In this op-ed by Terrier Currier (owner of Music Millennium) on Your Morning Coffee, we get a shop’s eye view on how these ongoing inefficiencies threaten the livelihoods of both the indie labels who powered the vinyl resurgence and the independent retailers who are the lynchpin to the entire physical goods value chain.
While vinyl sales have seen their highest point since 1988 and RIAA midyear reports showing continued growth, the benefit of the LP renaissance has unfortunately proven to be less equitable for smaller indie labels, as well as the retail shops who distribute their works.
Major labels were quick to capitalize on the market opportunity and began to reissue much of their legacy catalogs.
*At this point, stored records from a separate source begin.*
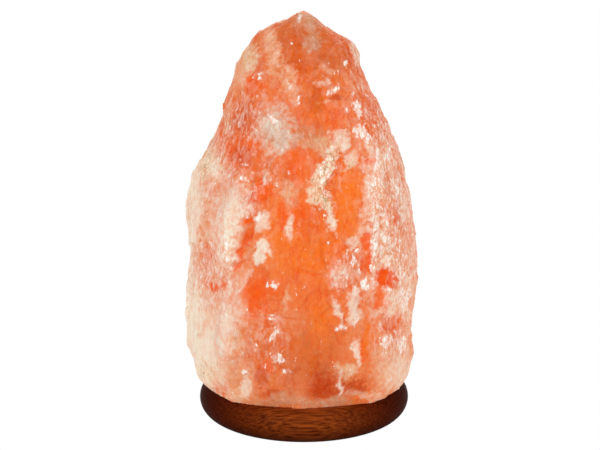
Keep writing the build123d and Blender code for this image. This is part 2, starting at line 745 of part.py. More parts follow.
def filament_path():
    """Arc from one lead wire to the other, bowed forward."""
    height = press_top + lead_height + (filament_diameter + lead_diameter) / 2
    reach = lead_spread / 2 - lead_diameter
    return ThreePointArc((-reach, 0, height), (0, -filament_bow, height + filament_lift),
                         (reach, 0, height))


def filament():
    """The lit thread, with a short crimp at each end that stands on its lead wire."""
    path = filament_path()
    section = Plane(origin=path @ 0, z_dir=path % 0) * Circle(filament_diameter / 2)
    thread = sweep(section, path=path)
    for end in (path @ 0, path @ 1):
        thread += post(filament_diameter, press_top + lead_height, end.Z, end.X, end.Y)
    return thread


def filament_supports():
    """Fine hooks that hold the filament between its ends."""
    hooks = []
    for side in (-1, 1):
        foot = side * support_foot_spacing / 2
        share = 0.5 + side * support_spread / 2 / (lead_spread - 2 * lead_diameter)
        tip = filament_path() @ share - Vector(0, 0, filament_diameter / 2 + slip)
        points = [(foot, 0, press_top - support_seat_depth),
                  (foot, 0, press_top + support_straight_length), tip]
        hooks.append(wire(points, support_diameter, support_bend_radius))
    return group(hooks)


# ---------------------------------------------------------------- all nodes
nodes = {
    "salt_crystal": salt_crystal,
    "wooden_base": wooden_base,
    "screw_anchors": screw_anchors,
    "base_screws": base_screws,
    "rubber_feet": rubber_feet,
    "cord_grommet": cord_grommet,
    "holder_barrel": holder_barrel,
    "cord_cap": cord_cap,
    "cord_cap_screws": cord_cap_screws,
    "contact_carrier": contact_carrier,
    "contact_rivets": contact_rivets,
    "socket_shell": socket_shell,
    "tongue_foot": tongue_foot,
    "centre_contact": centre_contact,
    "terminals": terminals,
    "terminal_screws": terminal_screws,
    "clip_pads": lambda: both_sides(clip_pad()),
    "clip_rivets": lambda: both_sides(clip_rivet()),
    "clip_arm_right": clip_arm,
    "clip_arm_left": lambda: clip_arm().rotate(Axis.Z, 180),
    "bulb_glass": bulb_glass,
    "bulb_cap": bulb_cap,
    "cap_insulator": cap_insulator,
    "cap_contact": cap_contact,
    "bulb_stem": bulb_stem,
    "lead_wires": lead_wires,
    "filament": filament,
    "filament_supports": filament_supports,
}

os.makedirs("parts", exist_ok=True)
for name, make in nodes.items():
    export_step(make(), f"parts/{name}.step")
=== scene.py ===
import bpy
import bmesh
import math
import random
import numpy as np
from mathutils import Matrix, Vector, noise


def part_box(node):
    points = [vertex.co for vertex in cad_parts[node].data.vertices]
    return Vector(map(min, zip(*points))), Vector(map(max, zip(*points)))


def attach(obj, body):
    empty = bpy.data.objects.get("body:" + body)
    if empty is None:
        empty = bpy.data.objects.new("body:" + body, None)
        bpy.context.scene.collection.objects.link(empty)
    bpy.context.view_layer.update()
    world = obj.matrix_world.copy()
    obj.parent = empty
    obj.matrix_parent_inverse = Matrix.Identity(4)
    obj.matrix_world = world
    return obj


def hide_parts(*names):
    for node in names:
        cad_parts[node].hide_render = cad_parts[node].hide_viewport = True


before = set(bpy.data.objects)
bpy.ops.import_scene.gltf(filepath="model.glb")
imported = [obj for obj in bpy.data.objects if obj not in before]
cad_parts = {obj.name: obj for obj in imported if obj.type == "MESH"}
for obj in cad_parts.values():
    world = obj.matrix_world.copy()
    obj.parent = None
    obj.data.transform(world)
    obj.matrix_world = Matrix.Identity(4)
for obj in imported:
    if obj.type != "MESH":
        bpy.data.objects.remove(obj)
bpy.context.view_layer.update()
mm = 0.001


# camera
photo = {
    "width": 600,                    # pixels
    "height": 450,
    "eye": (0.0, -1.5, 0.5452),      # metres
    "aim": (0.0, 0.0, 0.1407),
    "focal": 2198,                   # pixels
    "axis": 304,                     # column of the lamp's axis
    "sensor": 36.0,
    "farthest": 20,                  # metres
}


def addObject(name, data):
    made = bpy.data.objects.new(name, data)
    bpy.context.scene.collection.objects.link(made)
    return made


def turnTo(thing, target):
    towards = Vector(target) - thing.location
    thing.rotation_euler = towards.to_track_quat("-Z", "Y").to_euler()


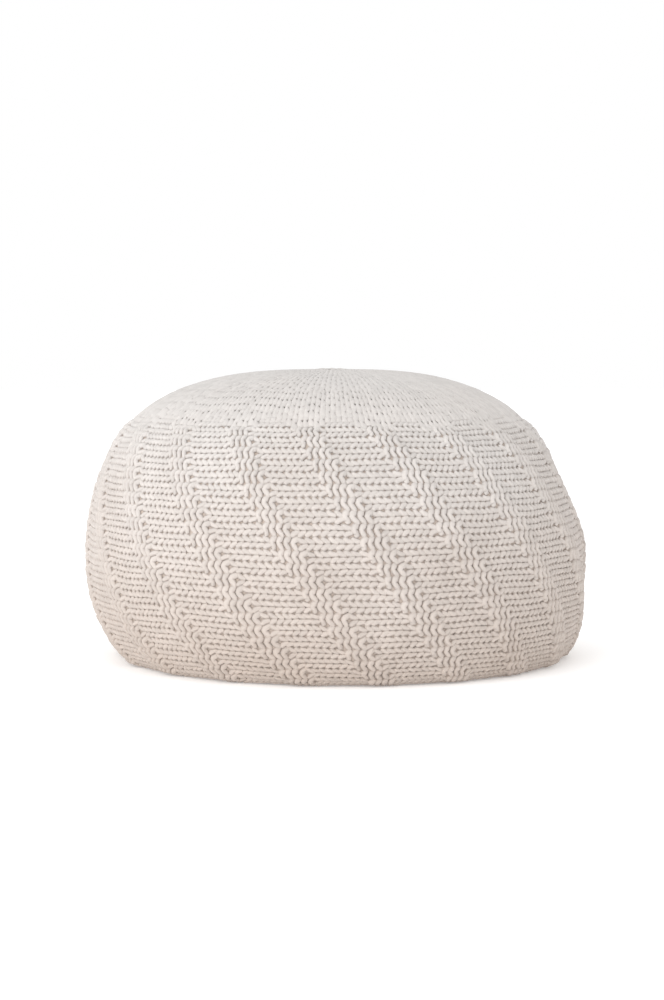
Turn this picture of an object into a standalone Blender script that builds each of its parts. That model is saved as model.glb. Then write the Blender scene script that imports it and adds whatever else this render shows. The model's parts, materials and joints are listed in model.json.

The sheer volume of the Majors’ business was quickly prioritized by a relatively tiny number of existing vinyl manufacturers, effectively kneecapping indie’s ability to create and ship products in a timely fashion.
The demand for vinyl has proven to have staying power with more and new manufacturers popping up in recent years. However, the distribution and fulfillment space is now seeing a similar bottleneck due to the Majors.
While the general public might not be aware of the issues at hand (as the majority of consumption is squarely through digital channels) the current state of affairs has been dubbed “the biggest debacle involving physical goods ever in the history of the record industry.”
The issue has stemmed from the overall consolidation of the vendors that major labels use to fulfill physical goods to both their artists for both tour and direct web sales, as well as brick and mortar retailers and online outlets.